(What is being asked) Using the data that follows, return exactly the lines from the one that contains "front_cover();" through the one that contains "before = set(bpy.data.objects)", ends included.

####################

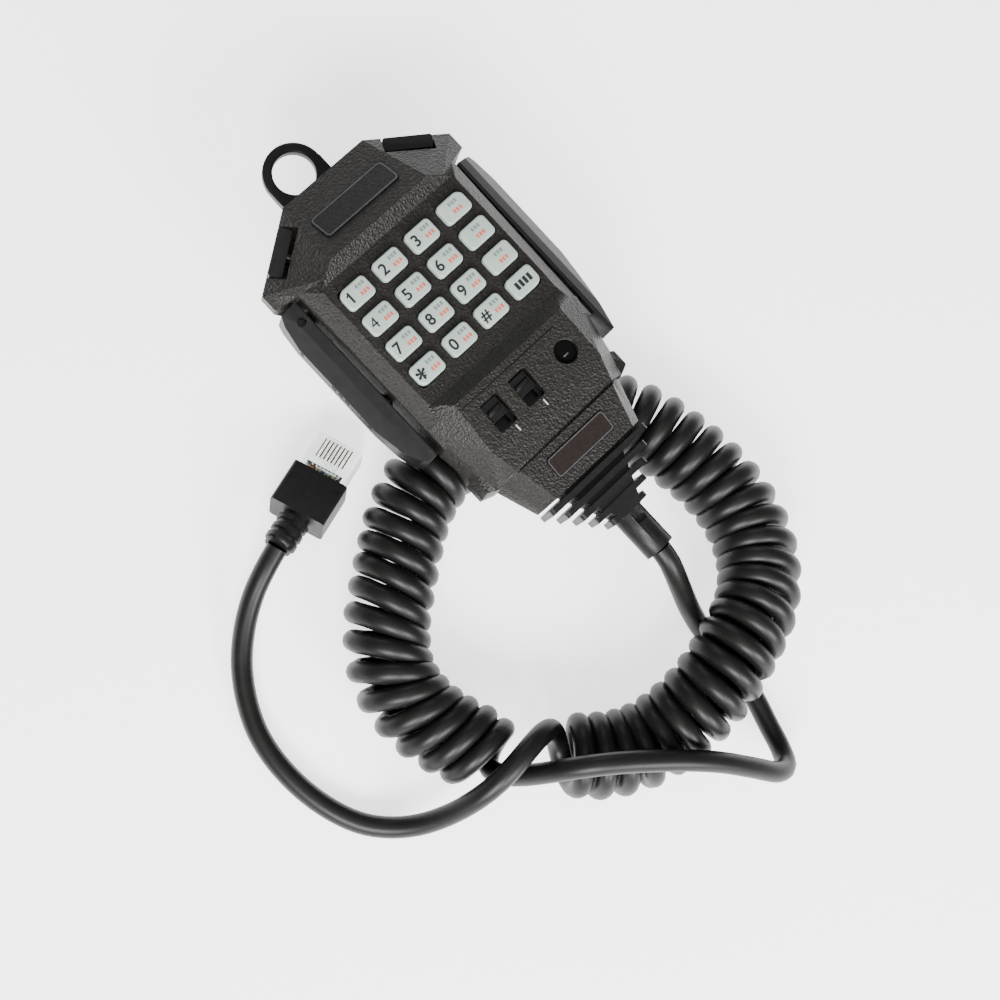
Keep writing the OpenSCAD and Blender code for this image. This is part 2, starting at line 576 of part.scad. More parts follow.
module plug_boot() color(JACKET) at_plug() difference() {
    union() {
        translate([0, boot_front, 3]) rotate([90, 0, 0]) linear_extrude(boot_front - boot_rear)
            rounded(14.4, 9.2, 1);
        translate([0, 0, 3.2]) bar_y(relief_end, boot_rear + 1, 3.4);
        for (y = [-23.6, -26.2, -28.8]) translate([0, 0, 3.2]) bar_y(y - 0.6, y + 0.6, 4);
    }
    translate([-plug_w / 2 - 0.1, -plug_l - 0.1, -0.1]) cube([plug_w + 0.2, 20, plug_h + 0.2]);
    translate([-2.4, -plug_l, -3]) cube([4.8, 20, 4]);
}

// ---- The assembly ----

front_cover();
rear_cover();
grip_strip();
badge_plate();
label_plate();
hang_ring();
ring_screws();
hanger_stud();
stud_screw();
case_screws();
keypad_mat();
main_board();
controller_chip();
mic_capsule();
mic_boot();
ptt_bar();
ptt_pin();
ptt_plunger();
ptt_switch();
ptt_switch_button();
up_button();
down_button();
up_switch();
down_switch();
slide_switch(switch_x1);  // slide_switch_left
slide_switch(switch_x2);  // slide_switch_right
slide_knob(switch_x1);  // slide_knob_left
slide_knob(switch_x2);  // slide_knob_right
strain_relief();
cord_core();
cord_clamp();
clamp_screws();
cord_header();
header_wires();
cord_lead();
cord_coil();
cord_tail();
plug_boot();
plug_body();
plug_contacts();
plug_wires();
plug_latch();
for (i = [0:15]) key_cap(i);
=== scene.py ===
"""Looks of a hand microphone with a keypad, a curly cord and a modular plug."""
import logging
import math
from dataclasses import dataclass, field
from enum import Enum
from functools import lru_cache
from typing import Callable, Sequence

import bmesh
import bpy
from mathutils import Matrix, Vector
from mathutils.bvhtree import BVHTree

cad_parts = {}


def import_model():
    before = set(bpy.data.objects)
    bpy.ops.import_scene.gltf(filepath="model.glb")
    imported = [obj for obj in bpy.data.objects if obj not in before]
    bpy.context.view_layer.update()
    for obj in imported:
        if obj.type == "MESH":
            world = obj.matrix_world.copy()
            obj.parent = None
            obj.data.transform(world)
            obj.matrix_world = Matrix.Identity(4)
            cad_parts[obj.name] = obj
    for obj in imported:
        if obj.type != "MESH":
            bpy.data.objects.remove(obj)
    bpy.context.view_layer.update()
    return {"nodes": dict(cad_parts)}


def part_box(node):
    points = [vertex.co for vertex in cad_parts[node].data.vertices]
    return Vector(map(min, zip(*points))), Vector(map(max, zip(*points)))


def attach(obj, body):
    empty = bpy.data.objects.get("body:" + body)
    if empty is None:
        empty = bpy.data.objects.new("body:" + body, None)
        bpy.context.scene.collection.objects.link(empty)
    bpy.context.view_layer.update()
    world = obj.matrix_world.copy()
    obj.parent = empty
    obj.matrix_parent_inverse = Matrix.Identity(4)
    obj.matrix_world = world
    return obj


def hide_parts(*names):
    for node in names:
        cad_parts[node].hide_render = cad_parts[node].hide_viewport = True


LOG = logging.getLogger("hand_microphone")
MM = 0.001
BODY_Y = 12.625  # from the keypad's middle to the frame's origin, in millimetres
FACE_Z = 43.0  # height of the key tops, in millimetres
HOUSING = "housing"
SWITCHES = (("left", -10.2), ("right", -1.3))  # each slide switch and its place across the shelf
SHELF_Y = -30.0  # middle of the switches and the port along the body, in millimetres
PORT_X = 11.5  # middle of the port across the shelf, in millimetres

Point = Sequence[float]


# ---------------------------------------------------------------- small helpers


def srgb(code: str, alpha: float = 1.0) -> tuple[float, float, float, float]:
    """Turns an sRGB hex colour such as "#2b2b2c" into a linear colour."""
    parts = [int(code[i:i + 2], 16) / 255 for i in (1, 3, 5)]
    linear = [p / 12.92 if p <= 0.04045 else ((p + 0.055) / 1.055) ** 2.4 for p in parts]
    return linear[0], linear[1], linear[2], alpha


def mm(x: float, y: float, z: float) -> Vector:
    """Gives a point in metres from millimetres in the finished frame."""
    return Vector((x, y, z)) * MM


def face(x: float, y: float, z: float) -> Vector:
    """Gives a point in metres from millimetres measured round the keypad's middle."""
    return Vector((x, y + BODY_Y, z)) * MM


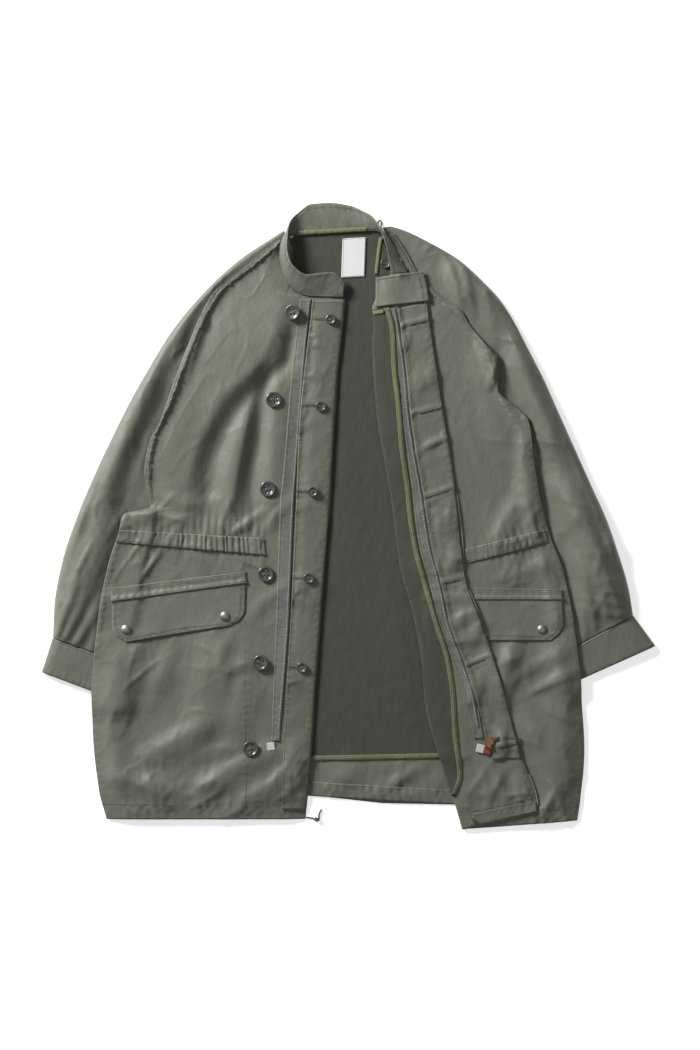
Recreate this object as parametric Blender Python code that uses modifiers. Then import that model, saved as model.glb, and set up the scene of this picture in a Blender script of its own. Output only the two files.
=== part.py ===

####################

(Solution)
front_cover();
rear_cover();
grip_strip();
badge_plate();
label_plate();
hang_ring();
ring_screws();
hanger_stud();
stud_screw();
case_screws();
keypad_mat();
main_board();
controller_chip();
mic_capsule();
mic_boot();
ptt_bar();
ptt_pin();
ptt_plunger();
ptt_switch();
ptt_switch_button();
up_button();
down_button();
up_switch();
down_switch();
slide_switch(switch_x1);  // slide_switch_left
slide_switch(switch_x2);  // slide_switch_right
slide_knob(switch_x1);  // slide_knob_left
slide_knob(switch_x2);  // slide_knob_right
strain_relief();
cord_core();
cord_clamp();
clamp_screws();
cord_header();
header_wires();
cord_lead();
cord_coil();
cord_tail();
plug_boot();
plug_body();
plug_contacts();
plug_wires();
plug_latch();
for (i = [0:15]) key_cap(i);
=== scene.py ===
"""Looks of a hand microphone with a keypad, a curly cord and a modular plug."""
import logging
import math
from dataclasses import dataclass, field
from enum import Enum
from functools import lru_cache
from typing import Callable, Sequence

import bmesh
import bpy
from mathutils import Matrix, Vector
from mathutils.bvhtree import BVHTree

cad_parts = {}


def import_model():
    before = set(bpy.data.objects)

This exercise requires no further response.